Fopsa'22

The Festival of Poetry-Shaped Art had its first edition on June 26th 2022. It was held at the spaces of Baltan Laboratories and Broet at the Natlab building in Eindhoven, The Netherlands. It was organised in cooperation with Baltan Laboratories. On this page you find photos of the event (by Jacques Linssen) and descriptions of the participants.

Jaap Blonk - sound poetry


Jaap Blonk is a composer, performer, poet, and visual artist. As a vocalist, he is unique for his powerful stage presence and almost childlike freedom in improvisation, combined with a keen grasp of structure.

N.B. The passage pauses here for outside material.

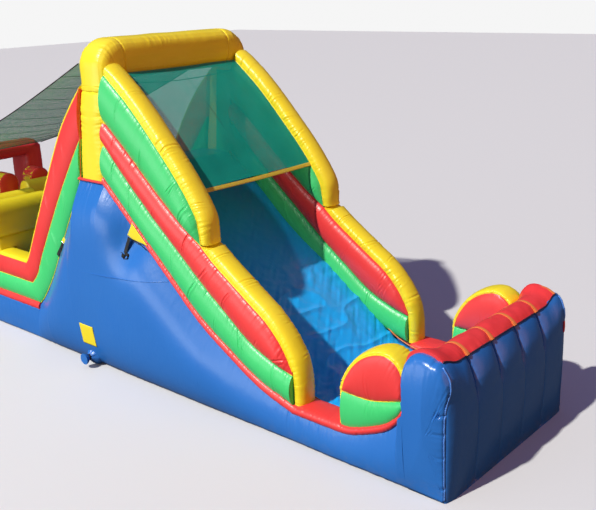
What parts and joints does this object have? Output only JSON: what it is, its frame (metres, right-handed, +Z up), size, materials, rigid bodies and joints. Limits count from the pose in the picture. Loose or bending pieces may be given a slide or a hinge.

At Fopsa'22 he performed as a sound poet, bringing a selection of sound poetry from its rich history combined with some of his own works.
link to Jaap's website

DAY Collective - Tête-à-Tête

DAY Collective is an artist duo consisting of Dorota Radzimirska and Yulia Ratman, based in Amsterdam. Their artistic research involves (participatory) performances and tactile forms. It deals with relations between people, as well as between people and their environment in modern societies, characterised by lack of trust, categorisation, disconnection from nature, and from ourselves. They see how these phenomena manifest through the manner of language and representation. At Fopsa'22 they performed Tête-à-Tête, a participatory performance about connecting with each other in an intuitive way. The participants in the performance communicate through drawing on their own skin. Only one rule - no words. Explore your body as a medium for an open dialogue.
link to DAY Collective's website

Sarah Prescimone - lumen

Sarah is a Sicilian choreographer, dancer, and performer. Her affinity with movement reaches out to many realms and genres, including Butoh, Experimental, and Urban styles. She found an interest in the functionality and intelligence of the Brazilian Jiu-Jitsu movement practice, which she integrates in her work - thus developing a new movement language in her own personal laboratory of movements. At Fopsa'22 Sarah performed lumen, a solo she created in cooperation with Jeroen van den Heuvel. It is based on energies found in the brushstrokes, curves and shapes of asemic writing. The performance explores two tensions in art: the tension between the permanent and the volatile on one hand, and the tension between showing and hiding on the other.
link to Sarah's website

Astrid Lampe - workshop collage poetry


Astrid is one of the most interesting Dutch poets of our times. Her poetry is conceptual, vibrant, unconventional, and controversial. Apart from publishing poetry collections, she is more and more involved in creating collages of words, paintings, cutouts, photographs, dolls, and anything she can find, really. She is also a teacher at the Department of Language and Image at the Rietveld Academy. At Fopsa'22 she hosted a workshop about creating collage-poetry.
link to Astrid's website

Marta Beauchamp - Workshop Disentangling Text


Marta Beauchamp’s work focusses on translating scientific publications into visual and auditory experiences, bringing theoretical knowledge to an experiential space. She works as an installation and sound artist in Salzburg, using her background in music, neuroscience, design and media arts. At Fopsa'22 she hosted a workshop on translating the structure of a text into tangible structures of ropes.
link to Marta's website

Sven Staelens - workshop visual poetry


sven staelens is Flemish poet-writer of visual poetry, asemic poetry, pwoermds, poemics (the combination of poetry & comics) and collage. During Fopsa'22 he hosted a workshop on visual poetry.
link to Sven's website

Daniël Labruyère - Elektrobloem


Daniël Labruyère is a multidisciplinary artist. During Fopsa'22 he created drawings based on his impressions of the afternoon. He also launched Elektrobloem, his new book of poems, drawings, collages, and mathematical scribbles.
link to a recording of the launch of Elektrobloem during Fopsa'22
link to Daniël's facebook pagina

Exhibition – sonnet in extremis

The sonnet has a long and rich tradition in Western poetry. Since the rise of modernism and blank verse its popularity has wained, but many contemporary poets make use of it again. The poetry-shaped artists that shun traditional writing somehow feel the need to use the structure of the sonnet. This exhibition investigates why they do so: is it to ridicule the sonnet and its lyric tradition? Or to pay attribute? Or to connect to literary history? Or to show the struggle to break free from traditional structures? At Fopsa'22 a collection of 'extreme sonnets' was exhibited, including works by K. Schippers, Ted van Lieshout, A.H.J. Dautzenberg, Jürgen Smit, Mary Ellen Solt, Mark Meyer, Paula Claire, Emilio Lopez Gelcich.